■ CHALLENGE: Beginning with the first line of the data below, extract each line up to and including the one containing "FINE_FIBRE, WIDE_FIBRE, FIBRE_ROUGHNESS". Copy them exactly and add nothing.

■ DATASET EXCERPT:
■ ■ ■

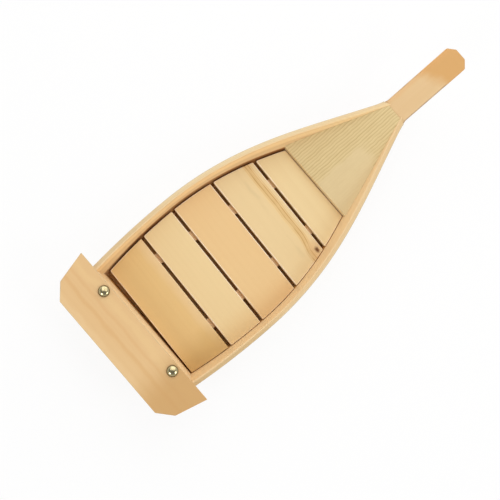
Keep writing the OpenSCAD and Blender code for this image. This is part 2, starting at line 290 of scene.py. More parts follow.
def labelled(values):
    """Turns ring_width into Ring Width, as the sockets are called."""
    return {name.replace("_", " ").title(): value for name, value in values.items()}


print("sockets for 0.5 and for a tone:", socket_kind(0.5), "and", socket_kind(tone(0, 0, 0)))

# %% [markdown]
# ## Wood that follows its board
# Wood isn't a picture wrapped round a board: the growth rings run through it, so
# they show as long figure on the face and as close lines on an edge. A solid texture
# gives that. The rings are cylinders round the heart of the tree, stretched along
# the grain and bent a little by noise. Each board reads them at its own distance
# from the heart, which is why no two boards match. The effect is used in every
# wooden material, so it is a node group with named inputs.

# %% Growth rings
RING_INPUTS = {"Heart Depth": 60 * MM, "Heart Side": 0.0, "Ring Width": 2.5 * MM, "Wobble": 4 * MM,
               "Ripple": 0.0, "Seed": 0.0}
SLOW_BENDS, SMALL_BENDS, RIPPLES = (4.0, 22.0, 22.0), (30.0, 260.0, 260.0), (110.0, 50.0, 50.0)
SMALL_BEND = 0.6 * MM
LATE_WOOD, YEAR_END, FAINTEST_YEAR = 2.6, 0.90, 0.55
FINE_FIBRE, WIDE_FIBRE, FIBRE_ROUGHNESS = (60.0, 3200.0, 3200.0), (7.0, 420.0, 420.0), 0.6


def make_growth_rings():
    tree, take, give = new_group("growth rings", {"Place": "Vector", **RING_INPUTS},
                                 {"Rings": "Float", "Ring Strength": "Float"})
    place, seed = take["Place"], take["Seed"]
    push = (noise(place, SLOW_BENDS, 2.0, seed) - 0.5) * (take["Wobble"] * 2.0)
    small = noise(place, SMALL_BENDS, 2.0, seed) * SMALL_BEND
    ripple = (noise(place, RIPPLES, 1.0, seed) - 0.5) * take["Ripple"]
    _, y, z = parts(place)
    y = y - take["Heart Side"]
    z = z + take["Heart Depth"]
    years = (calc("SQRT", y * y + z * z) + push + small + ripple) / take["Ring Width"]
    season = calc("FRACT", years)
    year = output(tree, "ShaderNodeTexWhiteNoise", "Value", {"W": calc("FLOOR", years)},
                  noise_dimensions="1D")
    feed(give["Rings"], calc("POWER", season, LATE_WOOD) * fit(season, YEAR_END, 1.0, 1.0, 0.0))
    feed(give["Ring Strength"], fit(year, 0.0, 1.0, FAINTEST_YEAR, 1.0, "LINEAR"))
    return tree


def make_wood_fibre():
    tree, take, give = new_group("wood fibre", {"Place": "Vector", "Seed": 0.0},
                                 {"Fibre": "Float", "Streaks": "Float"})
    fine, wide = [noise(take["Place"], waves, detail, take["Seed"], FIBRE_ROUGHNESS)
                  for waves, detail in ((FINE_FIBRE, 2.0), (WIDE_FIBRE, 3.0))]
    feed(give["Fibre"], fine)
    feed(give["Streaks"], fit(wide, 0.35, 0.65, 0.0, 1.0, "LINEAR"))
    return tree


growth_rings, wood_fibre = make_growth_rings(), make_wood_fibre()
print("groups:", growth_rings.name, "and", wood_fibre.name)

# %% [markdown]
# ## One group for sanded softwood
# A board's colour is its pale early wood, the darker late wood of each ring, slow
# patches where the sap ran, and fine fibre. Eased arrises get a colour of their own, a
# painted highlight where it is paler. The group mixes these and also puts out roughness
# and a height for the bump, so that rings and fibre are felt as well as seen.

# %% Softwood group
QUIETED = 0.85
PATCH_SHAPE, PATCH_SEED = (0.35, 1.0, 1.0), 7.0
GRAIN_TONE, GRAIN_SHARE = tone(150, 100, 55), 0.2
ARRIS_WAVES = 90.0
FIBRE_SHEEN, RING_SHEEN = 0.07, -0.06
RING_HEIGHT, FIBRE_HEIGHT = 0.5, 0.6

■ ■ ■

■ WRITTEN SOLUTION:
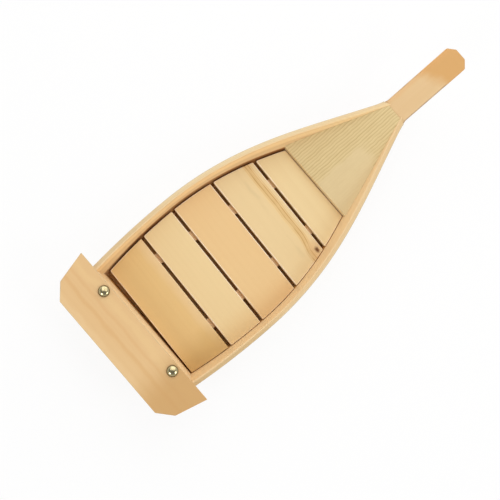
Keep writing the OpenSCAD and Blender code for this image. This is part 2, starting at line 290 of scene.py. More parts follow.
def labelled(values):
    """Turns ring_width into Ring Width, as the sockets are called."""
    return {name.replace("_", " ").title(): value for name, value in values.items()}


print("sockets for 0.5 and for a tone:", socket_kind(0.5), "and", socket_kind(tone(0, 0, 0)))

# %% [markdown]
# ## Wood that follows its board
# Wood isn't a picture wrapped round a board: the growth rings run through it, so
# they show as long figure on the face and as close lines on an edge. A solid texture
# gives that. The rings are cylinders round the heart of the tree, stretched along
# the grain and bent a little by noise. Each board reads them at its own distance
# from the heart, which is why no two boards match. The effect is used in every
# wooden material, so it is a node group with named inputs.

# %% Growth rings
RING_INPUTS = {"Heart Depth": 60 * MM, "Heart Side": 0.0, "Ring Width": 2.5 * MM, "Wobble": 4 * MM,
               "Ripple": 0.0, "Seed": 0.0}
SLOW_BENDS, SMALL_BENDS, RIPPLES = (4.0, 22.0, 22.0), (30.0, 260.0, 260.0), (110.0, 50.0, 50.0)
SMALL_BEND = 0.6 * MM
LATE_WOOD, YEAR_END, FAINTEST_YEAR = 2.6, 0.90, 0.55
FINE_FIBRE, WIDE_FIBRE, FIBRE_ROUGHNESS = (60.0, 3200.0, 3200.0), (7.0, 420.0, 420.0), 0.6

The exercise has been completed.